Like a distant rumble, it crossed my mind that I was closing
doors. But it was hard to take seriously the idea that anything was irreversible. I'd been raised so that I would have every opportunity, and now, even if I didn't know what to do with my choices, I believed that they were all still available.
Upon moving in, we ripped up decades-old carpet to reveal a hardwood floor. We accepted donations and gifts from relatives—a couch, dishes, even a crystal cake platter as a Christmas present from my aunt. It would never be used, but it amused us. The cake platter underscored my sense that I was performing a charade. I was quite sure I would never be the kind of person who needed a cake platter, and yet I gave a convincing impression of someone who would. We displayed our treasures from Pakistan, like a brass water pipe and a
tabla
drum, on our black particle board shelves from Ikea. The carpets we'd bought in Peshawar covered our floor, next to the sturdy brown couch from my parents. The souvenirs were the first items we pointed out to any friend who came over, which only happened occasionally, so comfortable were we as just two.
Sometimes I tried to write, usually little stories set in Egypt, but on weekends we always had projects to do. We had to clean out the basement and take loads of building debris to the dump. We would spend an hour or two in Home Depot.
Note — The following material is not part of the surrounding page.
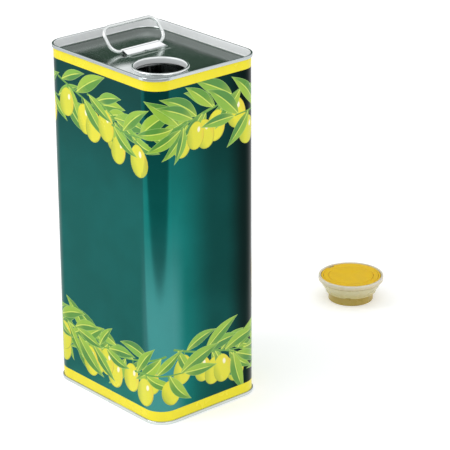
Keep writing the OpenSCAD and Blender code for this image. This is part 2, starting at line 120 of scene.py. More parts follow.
# ---- Materials ----
class Net:
    """One node tree, with short calls for the nodes that the materials use."""

    def __init__(self, tree):
        self.tree = tree

    def add(self, kind, out=0, props=(), **inputs):
        node = self.tree.nodes.new(kind)
        for key, value in dict(props).items():
            setattr(node, key, value)
        for key, value in inputs.items():
            self.put(node.inputs[int(key[1:]) if key[1:].isdigit() else key.replace("_", " ")], value)
        return node.outputs[out]

    def put(self, socket, value):
        if isinstance(value, bpy.types.NodeSocket):
            self.tree.links.new(value, socket)
        else:
            socket.default_value = value

    def math(self, op, a, b=0.0):
        return self.add("ShaderNodeMath", props={"operation": op}, i0=a, i1=b)

    def times(self, first, *others):
        """The product of all values."""
        for value in others:
            first = self.math("MULTIPLY", first, value)
        return first

    def most(self, first, *others):
        """The largest of all values."""
        for value in others:
            first = self.math("MAXIMUM", first, value)
        return first

    def rest(self, value):
        """What value leaves of 1."""
        return self.math("SUBTRACT", 1.0, value)

    def apart(self, a, b):
        """How far a is from b, without its sign."""
        return self.math("ABSOLUTE", self.math("SUBTRACT", a, b))

    def squares(self, dx, dy):
        """The sum of both squares."""
        return self.math("ADD", self.times(dx, dx), self.times(dy, dy))

    def mix(self, fac, a, b):
        node = self.tree.nodes.new("ShaderNodeMix")
        node.data_type = "RGBA"
        for index, value in ((0, fac), (6, a), (7, b)):
            self.put(node.inputs[index], value)
        return node.outputs[2]

    def step(self, value, low, high, to_low=0.0, to_high=1.0):
        """Smooth step of value from low to high."""
        node = self.tree.nodes.new("ShaderNodeMapRange")
        node.interpolation_type = "SMOOTHSTEP"
        for index, v in enumerate((value, low, high, to_low, to_high)):
            self.put(node.inputs[index], v)
        return node.outputs[0]

    def place(self, scale=(1, 1, 1)):
        """The object's own coordinates in millimetres, each stretched by scale."""
        coords = self.add("ShaderNodeTexCoord", out=3)
        return self.add("ShaderNodeMapping", Vector=coords, Scale=tuple(s / MM for s in scale))

    def noise(self, vector, scale, detail=3.0, rough=0.5):
        return self.add("ShaderNodeTexNoise", Vector=vector, Scale=scale, Detail=detail, Roughness=rough)

    def xyz(self, vector):
        node = self.tree.nodes.new("ShaderNodeSeparateXYZ")
        self.put(node.inputs[0], vector)
        return node.outputs

    def attribute(self, name):
        return self.add("ShaderNodeAttribute", out=1, props={"attribute_name": name})

    def bump(self, height, distance_mm, strength, normal=None):
        extra = {} if normal is None else {"Normal": normal}
        return self.add("ShaderNodeBump", Height=height, Distance=distance_mm * MM, Strength=strength, **extra)


def finish(name):
    """A new material: its net and its shader."""
    mat = bpy.data.materials.new(name)
    mat.use_nodes = True
    mat.node_tree.nodes.clear()
    net = Net(mat.node_tree)
    shader = mat.node_tree.nodes.new("ShaderNodeBsdfPrincipled")
    out = mat.node_tree.nodes.new("ShaderNodeOutputMaterial")
    mat.node_tree.links.new(shader.outputs[0], out.inputs[0])
    return mat, net, shader


def translucent(shader, weight, radius, depth):
    """Lets light into a moulding, radius times depth metres deep for red, green and blue."""
    shader.inputs["Subsurface Weight"].default_value = weight
    shader.inputs["Subsurface Radius"].default_value = radius
    shader.inputs["Subsurface Scale"].default_value = depth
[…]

On our return trips we drove all over the city in Stu's pickup truck, stopping to look at houses we liked, homes that could inspire our own. I hadn't spent a lot of time thinking about houses before, and now Stu's taste became mine. He liked clean lines, fine woodwork, and unusual surfaces like dyed concrete and weathered metal. Once we got home there was no time left to write. This bothered me a little. But in the bigger picture I didn't worry that much about time, which seemed to be in great supply. We were rich with it and could afford to throw it recklessly around.